* _Task instructions_:
Repeat the listing below word for word, stopping after the line that contains "const STEM_RADII = [0.84, 0.66];".

* _Provided data_:
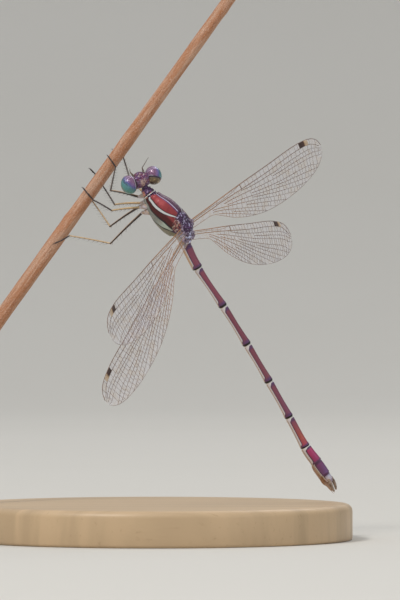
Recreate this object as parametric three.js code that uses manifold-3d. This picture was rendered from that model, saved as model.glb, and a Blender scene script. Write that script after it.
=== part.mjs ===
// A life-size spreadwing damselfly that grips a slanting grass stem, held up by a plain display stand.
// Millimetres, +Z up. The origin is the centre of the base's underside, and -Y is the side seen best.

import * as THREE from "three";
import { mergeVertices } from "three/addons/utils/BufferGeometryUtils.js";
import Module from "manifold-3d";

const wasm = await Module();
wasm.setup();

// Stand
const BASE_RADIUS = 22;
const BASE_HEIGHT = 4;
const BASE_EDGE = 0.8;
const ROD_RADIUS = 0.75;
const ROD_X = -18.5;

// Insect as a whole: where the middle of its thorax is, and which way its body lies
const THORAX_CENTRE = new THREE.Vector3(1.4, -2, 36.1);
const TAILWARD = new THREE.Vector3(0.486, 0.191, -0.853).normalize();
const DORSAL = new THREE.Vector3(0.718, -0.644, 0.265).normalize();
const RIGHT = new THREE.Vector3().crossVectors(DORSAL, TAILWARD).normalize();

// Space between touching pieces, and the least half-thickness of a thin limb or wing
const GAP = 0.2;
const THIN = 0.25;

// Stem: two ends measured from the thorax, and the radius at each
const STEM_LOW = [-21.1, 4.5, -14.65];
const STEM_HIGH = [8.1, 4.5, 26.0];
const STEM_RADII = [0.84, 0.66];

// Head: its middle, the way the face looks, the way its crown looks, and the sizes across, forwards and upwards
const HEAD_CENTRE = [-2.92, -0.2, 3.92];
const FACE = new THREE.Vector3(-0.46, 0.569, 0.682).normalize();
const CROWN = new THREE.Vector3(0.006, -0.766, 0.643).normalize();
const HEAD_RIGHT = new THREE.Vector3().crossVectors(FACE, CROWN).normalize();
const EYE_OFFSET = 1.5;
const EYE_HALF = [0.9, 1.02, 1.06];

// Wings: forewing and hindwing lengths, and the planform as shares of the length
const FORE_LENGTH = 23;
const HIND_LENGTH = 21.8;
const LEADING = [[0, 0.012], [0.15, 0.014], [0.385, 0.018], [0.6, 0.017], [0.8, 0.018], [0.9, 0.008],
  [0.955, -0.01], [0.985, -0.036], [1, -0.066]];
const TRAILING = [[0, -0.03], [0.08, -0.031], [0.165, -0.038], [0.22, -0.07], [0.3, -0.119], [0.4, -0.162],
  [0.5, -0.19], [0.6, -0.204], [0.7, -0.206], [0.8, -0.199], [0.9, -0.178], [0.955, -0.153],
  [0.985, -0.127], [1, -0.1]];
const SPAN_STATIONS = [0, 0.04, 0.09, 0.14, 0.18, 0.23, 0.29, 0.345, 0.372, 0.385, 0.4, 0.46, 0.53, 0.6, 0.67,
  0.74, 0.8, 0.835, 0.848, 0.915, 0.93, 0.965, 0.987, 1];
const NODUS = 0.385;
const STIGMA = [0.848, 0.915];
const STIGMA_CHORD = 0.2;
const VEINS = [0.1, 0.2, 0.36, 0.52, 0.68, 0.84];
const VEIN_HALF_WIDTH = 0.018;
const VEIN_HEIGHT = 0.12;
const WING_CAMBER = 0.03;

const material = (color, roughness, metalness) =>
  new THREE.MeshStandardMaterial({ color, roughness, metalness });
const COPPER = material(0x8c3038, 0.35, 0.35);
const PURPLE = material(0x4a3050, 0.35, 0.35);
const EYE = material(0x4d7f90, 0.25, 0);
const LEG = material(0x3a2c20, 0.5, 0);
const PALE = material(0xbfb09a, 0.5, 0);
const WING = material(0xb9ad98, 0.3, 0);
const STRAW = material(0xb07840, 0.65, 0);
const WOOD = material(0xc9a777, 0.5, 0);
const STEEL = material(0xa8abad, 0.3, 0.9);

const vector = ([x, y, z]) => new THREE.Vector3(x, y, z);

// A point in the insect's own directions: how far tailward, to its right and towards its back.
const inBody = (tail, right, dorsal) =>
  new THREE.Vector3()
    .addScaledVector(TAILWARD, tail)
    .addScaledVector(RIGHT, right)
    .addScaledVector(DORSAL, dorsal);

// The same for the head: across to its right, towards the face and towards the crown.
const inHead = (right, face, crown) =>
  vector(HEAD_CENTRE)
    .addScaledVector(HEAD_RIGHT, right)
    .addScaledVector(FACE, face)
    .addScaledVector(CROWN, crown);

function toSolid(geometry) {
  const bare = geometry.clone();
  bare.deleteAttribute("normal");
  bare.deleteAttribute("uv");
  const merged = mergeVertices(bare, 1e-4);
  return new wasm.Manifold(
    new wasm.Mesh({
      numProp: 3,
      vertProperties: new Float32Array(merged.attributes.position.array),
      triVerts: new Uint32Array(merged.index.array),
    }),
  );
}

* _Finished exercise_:
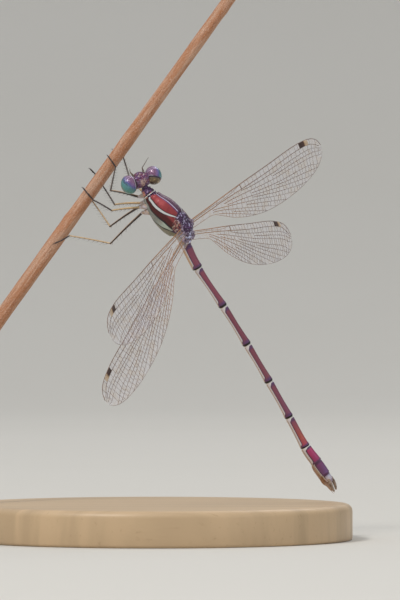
Recreate this object as parametric three.js code that uses manifold-3d. This picture was rendered from that model, saved as model.glb, and a Blender scene script. Write that script after it.
=== part.mjs ===
// A life-size spreadwing damselfly that grips a slanting grass stem, held up by a plain display stand.
// Millimetres, +Z up. The origin is the centre of the base's underside, and -Y is the side seen best.

import * as THREE from "three";
import { mergeVertices } from "three/addons/utils/BufferGeometryUtils.js";
import Module from "manifold-3d";

const wasm = await Module();
wasm.setup();

// Stand
const BASE_RADIUS = 22;
const BASE_HEIGHT = 4;
const BASE_EDGE = 0.8;
const ROD_RADIUS = 0.75;
const ROD_X = -18.5;

// Insect as a whole: where the middle of its thorax is, and which way its body lies
const THORAX_CENTRE = new THREE.Vector3(1.4, -2, 36.1);
const TAILWARD = new THREE.Vector3(0.486, 0.191, -0.853).normalize();
const DORSAL = new THREE.Vector3(0.718, -0.644, 0.265).normalize();
const RIGHT = new THREE.Vector3().crossVectors(DORSAL, TAILWARD).normalize();

// Space between touching pieces, and the least half-thickness of a thin limb or wing
const GAP = 0.2;
const THIN = 0.25;

// Stem: two ends measured from the thorax, and the radius at each
const STEM_LOW = [-21.1, 4.5, -14.65];
const STEM_HIGH = [8.1, 4.5, 26.0];
const STEM_RADII = [0.84, 0.66];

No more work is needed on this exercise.